Michel Foucault, in his late work, named subjectivation the process by which one constitutes oneself as a subject, through practices, exercises, techniques of the self. I propose to call subject presence the sensible side of this subjectivation, not the process seen from the outside, but the state experienced from within. Subject presence is that state of consciousness in which a person feels at the origin of what they do, autonomous, present to themselves in their gesture. This state involves a share of emptiness, in the sense that one is no longer occupied by prescriptions, models, the master’s gaze, and it is this fertile emptiness that I have tried to think elsewhere under the name of “nefaire”, drawing on Romain Graziani, who shows in L’Usage du vide (2019, untranslated, “The Use of Emptiness”) that a will no longer subjected to an external purpose turns into power. Hartmut Rosa describes, for his part, in Resonance (2016), alienation as a relation in which the world remains mute, and the good life as a relation of resonance, in which the world responds and one feels both reached and capable of reaching. Subject presence is the state in which the tool one holds ceases to be mute, in which it responds under the hand. The reverie that Gaston Bachelard describes in The Poetics of Space (1957), that way of inhabiting things instead of merely occupying them, is one of its forms. This state cannot be decreed. It comes about when a real object is held in hand in one’s own way, within a framework that reassures without prescribing.
Philippe Roqueplo asserts, in Penser la technique. Pour une démocratie concrète (1983, untranslated, “Thinking Technology: For a Concrete Democracy”), that no technology is neutral, that every technology encloses knowledge and power, and that a democracy which gives up thinking about and discussing its technologies abandons part of collective decision-making to those who design and sell them. We live in a world, ours is capitalist, where we are constantly offered the position of objects of the tools we are sold, invited to enter uses designed for us, and the attachment to the object, be it a work of art or a commodity, perpetuates the domination of those who hold it over those who merely use it.

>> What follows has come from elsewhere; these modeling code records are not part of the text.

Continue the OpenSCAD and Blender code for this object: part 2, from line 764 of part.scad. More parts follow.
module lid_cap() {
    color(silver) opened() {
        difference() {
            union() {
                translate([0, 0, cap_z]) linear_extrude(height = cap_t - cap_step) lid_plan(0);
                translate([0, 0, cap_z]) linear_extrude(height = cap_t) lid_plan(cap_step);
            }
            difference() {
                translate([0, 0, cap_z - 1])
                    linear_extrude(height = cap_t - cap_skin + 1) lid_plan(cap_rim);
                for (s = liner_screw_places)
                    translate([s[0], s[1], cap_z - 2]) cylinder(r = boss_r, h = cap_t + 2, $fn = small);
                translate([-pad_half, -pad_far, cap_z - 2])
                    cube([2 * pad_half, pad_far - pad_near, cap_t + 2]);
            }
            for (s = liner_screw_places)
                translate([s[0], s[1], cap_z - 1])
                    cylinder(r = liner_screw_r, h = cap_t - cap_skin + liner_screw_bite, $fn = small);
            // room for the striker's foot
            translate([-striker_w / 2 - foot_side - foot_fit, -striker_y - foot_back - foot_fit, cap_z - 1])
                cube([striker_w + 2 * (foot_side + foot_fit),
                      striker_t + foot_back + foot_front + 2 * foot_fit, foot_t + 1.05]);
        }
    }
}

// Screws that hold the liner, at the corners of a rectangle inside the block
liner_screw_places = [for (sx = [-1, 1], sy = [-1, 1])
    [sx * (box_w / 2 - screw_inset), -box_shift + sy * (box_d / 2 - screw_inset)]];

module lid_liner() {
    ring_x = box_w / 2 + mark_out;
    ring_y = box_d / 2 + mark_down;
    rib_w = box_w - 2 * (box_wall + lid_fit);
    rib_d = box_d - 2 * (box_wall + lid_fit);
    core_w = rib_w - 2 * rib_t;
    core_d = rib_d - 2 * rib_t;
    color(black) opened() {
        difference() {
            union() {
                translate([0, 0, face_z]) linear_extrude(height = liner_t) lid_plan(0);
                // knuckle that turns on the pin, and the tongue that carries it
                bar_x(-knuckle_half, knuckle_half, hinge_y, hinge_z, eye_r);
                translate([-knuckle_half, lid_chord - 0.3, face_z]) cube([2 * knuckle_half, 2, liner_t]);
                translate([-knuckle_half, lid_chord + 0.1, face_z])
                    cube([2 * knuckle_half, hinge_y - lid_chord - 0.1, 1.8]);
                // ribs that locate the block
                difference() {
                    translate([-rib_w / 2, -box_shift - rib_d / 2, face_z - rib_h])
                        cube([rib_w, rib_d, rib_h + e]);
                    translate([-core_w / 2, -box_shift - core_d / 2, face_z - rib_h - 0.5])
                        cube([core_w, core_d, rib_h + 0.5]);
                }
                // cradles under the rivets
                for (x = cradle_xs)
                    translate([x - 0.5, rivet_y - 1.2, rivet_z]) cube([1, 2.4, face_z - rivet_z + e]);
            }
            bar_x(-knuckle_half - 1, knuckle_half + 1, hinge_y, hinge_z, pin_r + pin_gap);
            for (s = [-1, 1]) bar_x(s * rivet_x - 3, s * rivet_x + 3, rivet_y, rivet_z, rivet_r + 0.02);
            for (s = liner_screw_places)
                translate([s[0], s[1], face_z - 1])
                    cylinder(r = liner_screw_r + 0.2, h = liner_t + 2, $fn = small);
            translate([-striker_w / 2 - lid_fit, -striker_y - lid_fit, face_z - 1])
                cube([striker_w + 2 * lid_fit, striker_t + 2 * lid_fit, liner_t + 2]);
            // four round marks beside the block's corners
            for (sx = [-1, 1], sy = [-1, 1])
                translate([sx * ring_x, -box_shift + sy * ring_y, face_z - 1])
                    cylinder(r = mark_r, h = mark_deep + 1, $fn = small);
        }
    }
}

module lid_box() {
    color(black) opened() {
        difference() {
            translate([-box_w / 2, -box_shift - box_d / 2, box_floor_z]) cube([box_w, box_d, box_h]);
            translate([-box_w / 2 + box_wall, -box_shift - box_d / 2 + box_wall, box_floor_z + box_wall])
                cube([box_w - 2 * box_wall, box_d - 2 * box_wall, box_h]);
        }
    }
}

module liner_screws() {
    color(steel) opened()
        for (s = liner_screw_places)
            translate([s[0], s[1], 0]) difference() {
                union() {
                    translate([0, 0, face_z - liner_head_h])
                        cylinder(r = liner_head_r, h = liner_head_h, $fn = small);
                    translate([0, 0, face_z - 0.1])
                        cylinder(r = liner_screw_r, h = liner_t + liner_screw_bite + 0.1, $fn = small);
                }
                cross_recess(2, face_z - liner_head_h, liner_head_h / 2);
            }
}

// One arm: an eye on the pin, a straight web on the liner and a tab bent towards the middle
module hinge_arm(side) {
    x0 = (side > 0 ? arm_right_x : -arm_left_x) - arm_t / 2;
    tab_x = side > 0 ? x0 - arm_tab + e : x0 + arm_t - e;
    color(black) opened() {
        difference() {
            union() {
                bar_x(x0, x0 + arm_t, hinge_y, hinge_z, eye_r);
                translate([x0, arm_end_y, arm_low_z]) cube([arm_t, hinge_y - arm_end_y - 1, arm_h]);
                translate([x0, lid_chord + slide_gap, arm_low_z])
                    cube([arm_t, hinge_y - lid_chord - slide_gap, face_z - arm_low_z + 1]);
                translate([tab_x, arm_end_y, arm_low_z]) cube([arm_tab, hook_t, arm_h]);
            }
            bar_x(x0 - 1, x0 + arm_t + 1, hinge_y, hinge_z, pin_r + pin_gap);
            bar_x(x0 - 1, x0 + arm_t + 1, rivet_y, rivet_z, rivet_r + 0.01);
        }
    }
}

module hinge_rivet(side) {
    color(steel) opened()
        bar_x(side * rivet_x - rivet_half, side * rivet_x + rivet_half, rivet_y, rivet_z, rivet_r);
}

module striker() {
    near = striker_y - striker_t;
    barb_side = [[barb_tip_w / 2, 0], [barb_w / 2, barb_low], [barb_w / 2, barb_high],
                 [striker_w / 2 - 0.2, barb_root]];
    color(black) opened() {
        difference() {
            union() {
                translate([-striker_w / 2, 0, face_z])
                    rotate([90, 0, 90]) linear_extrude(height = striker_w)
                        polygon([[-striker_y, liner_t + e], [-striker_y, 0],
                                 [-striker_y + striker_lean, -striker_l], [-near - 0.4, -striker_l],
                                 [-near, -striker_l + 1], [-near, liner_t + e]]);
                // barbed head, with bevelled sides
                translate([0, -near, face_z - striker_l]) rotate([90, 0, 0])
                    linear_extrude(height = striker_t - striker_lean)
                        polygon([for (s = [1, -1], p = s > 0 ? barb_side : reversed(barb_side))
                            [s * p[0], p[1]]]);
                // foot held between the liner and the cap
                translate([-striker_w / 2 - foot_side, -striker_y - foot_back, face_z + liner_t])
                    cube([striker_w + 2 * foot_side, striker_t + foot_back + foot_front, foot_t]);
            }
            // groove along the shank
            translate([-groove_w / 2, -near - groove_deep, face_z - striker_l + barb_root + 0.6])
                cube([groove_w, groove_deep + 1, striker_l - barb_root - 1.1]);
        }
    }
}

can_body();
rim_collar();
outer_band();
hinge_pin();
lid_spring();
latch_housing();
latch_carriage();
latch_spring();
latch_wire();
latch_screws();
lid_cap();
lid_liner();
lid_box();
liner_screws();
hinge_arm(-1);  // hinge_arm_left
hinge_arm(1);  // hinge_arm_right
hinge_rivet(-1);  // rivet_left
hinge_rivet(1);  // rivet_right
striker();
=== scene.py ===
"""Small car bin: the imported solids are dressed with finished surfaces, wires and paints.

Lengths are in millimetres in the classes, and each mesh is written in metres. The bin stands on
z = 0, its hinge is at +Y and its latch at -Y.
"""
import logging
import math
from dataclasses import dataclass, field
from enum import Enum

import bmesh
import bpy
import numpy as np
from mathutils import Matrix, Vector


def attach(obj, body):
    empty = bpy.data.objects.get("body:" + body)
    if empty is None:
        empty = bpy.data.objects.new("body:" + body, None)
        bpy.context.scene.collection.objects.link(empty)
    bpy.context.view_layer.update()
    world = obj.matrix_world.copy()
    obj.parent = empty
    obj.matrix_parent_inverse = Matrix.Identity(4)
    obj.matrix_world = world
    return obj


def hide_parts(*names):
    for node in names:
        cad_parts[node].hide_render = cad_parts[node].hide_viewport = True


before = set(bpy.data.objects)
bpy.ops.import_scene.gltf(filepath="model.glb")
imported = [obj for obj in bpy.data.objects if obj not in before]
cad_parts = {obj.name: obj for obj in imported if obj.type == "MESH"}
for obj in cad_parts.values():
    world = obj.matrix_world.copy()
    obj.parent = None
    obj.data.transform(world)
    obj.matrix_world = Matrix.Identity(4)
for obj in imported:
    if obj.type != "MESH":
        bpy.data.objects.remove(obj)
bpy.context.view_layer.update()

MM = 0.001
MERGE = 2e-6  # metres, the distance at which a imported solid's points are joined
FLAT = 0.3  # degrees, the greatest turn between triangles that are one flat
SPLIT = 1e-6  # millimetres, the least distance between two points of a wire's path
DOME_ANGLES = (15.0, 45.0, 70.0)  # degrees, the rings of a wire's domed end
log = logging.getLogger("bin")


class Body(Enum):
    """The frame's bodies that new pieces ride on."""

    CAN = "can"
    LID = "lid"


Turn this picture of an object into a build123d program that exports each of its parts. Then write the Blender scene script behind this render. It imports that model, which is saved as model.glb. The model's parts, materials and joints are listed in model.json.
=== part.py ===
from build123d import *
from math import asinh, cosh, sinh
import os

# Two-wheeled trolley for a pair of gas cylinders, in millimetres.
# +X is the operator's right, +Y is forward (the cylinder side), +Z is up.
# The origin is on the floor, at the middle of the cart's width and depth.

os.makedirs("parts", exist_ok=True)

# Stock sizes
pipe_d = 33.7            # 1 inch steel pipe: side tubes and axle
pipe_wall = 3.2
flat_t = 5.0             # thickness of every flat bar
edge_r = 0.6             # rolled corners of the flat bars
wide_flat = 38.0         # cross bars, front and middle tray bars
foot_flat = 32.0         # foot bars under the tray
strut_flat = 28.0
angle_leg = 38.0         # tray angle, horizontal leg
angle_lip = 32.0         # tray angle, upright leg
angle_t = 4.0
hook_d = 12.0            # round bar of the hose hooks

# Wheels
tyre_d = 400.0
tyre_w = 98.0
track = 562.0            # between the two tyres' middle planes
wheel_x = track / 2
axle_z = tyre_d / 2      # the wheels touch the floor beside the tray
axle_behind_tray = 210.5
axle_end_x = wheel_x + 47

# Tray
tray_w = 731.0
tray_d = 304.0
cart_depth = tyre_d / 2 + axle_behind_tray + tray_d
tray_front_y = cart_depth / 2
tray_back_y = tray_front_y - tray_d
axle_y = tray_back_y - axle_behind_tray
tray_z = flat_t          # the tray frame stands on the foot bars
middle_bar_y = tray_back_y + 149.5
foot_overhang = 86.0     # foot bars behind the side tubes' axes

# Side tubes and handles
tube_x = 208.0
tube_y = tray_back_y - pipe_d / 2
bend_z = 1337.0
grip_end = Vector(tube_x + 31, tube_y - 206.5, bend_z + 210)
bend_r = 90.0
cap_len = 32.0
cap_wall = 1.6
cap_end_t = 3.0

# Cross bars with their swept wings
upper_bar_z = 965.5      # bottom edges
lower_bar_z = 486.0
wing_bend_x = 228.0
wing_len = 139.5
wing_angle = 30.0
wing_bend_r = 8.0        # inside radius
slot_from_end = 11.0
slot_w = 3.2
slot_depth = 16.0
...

Subject presence is what each person can set against this, at their own scale, in their gestures, and it is cultivated collectively. In a digital cultural classroom programme I led around virtual reality with secondary school pupils from special-needs classes (SEGPA and ULIS), pupils took the 360° camera and triggered the shot, chose the instrument they would play for the soundtrack, added a scene to the script because they knew a passage was missing. During the last shoots, I almost never triggered the camera myself. These pupils would not have dared if I had held the position of master of the object, and what they take away overflows the moment of the workshop by far, the fact of having felt, once, at the origin of something rather than subjected to what was planned. Likewise, when I propose a photographic creation workshop in which each person works with their own phone, the tool that each person technically masters at their own level, I see intimidations fall away, mutual help organise itself, people who would never have allowed themselves to create make images and show them to others. This technical accessibility is a democratic lever, because it distributes the position of subject instead of reserving it for those who own the equipment and the codes. Democracy is also played out there, in this capacity, distributed or confiscated, to experience one’s place as subject with the objects that surround us. It is not a matter of refusing tools, it is a matter of refusing to be their object.

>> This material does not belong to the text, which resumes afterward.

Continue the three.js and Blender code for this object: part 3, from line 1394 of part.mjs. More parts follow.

Art as presence and transformation
The work of art does not reside in the created object but in the relationship woven between creation and reception, in this multiple temporality where artist, work and spectator meet and mutually transform each other. The time of creation reveals that art is less technical mastery than presence open to the creative accident, less production of objects than setting the world in motion. The concept of “nefaire” describes this capacity to transform in depth, to create movement that goes beyond simple instrumental doing. In the epoch of its digital mediation, the work of art sees its aura reconfigured: it is no longer in the uniqueness of the original but in the singularity of each experience of reception. The image, oscillating between resemblance and dissemblance, between representation and new reality, shapes our being in the world more profoundly than we imagine. Theater teaches us that the distinction between real life and fiction is itself an illusion: culture is not separate from life but constitutes a refined means of understanding and exercising it. From this perspective, the artist becomes a “writing being” whose words transform reality, and innovation emerges not from technical virtuosity but from the singular presence that invents new uses, new ways of inhabiting the world.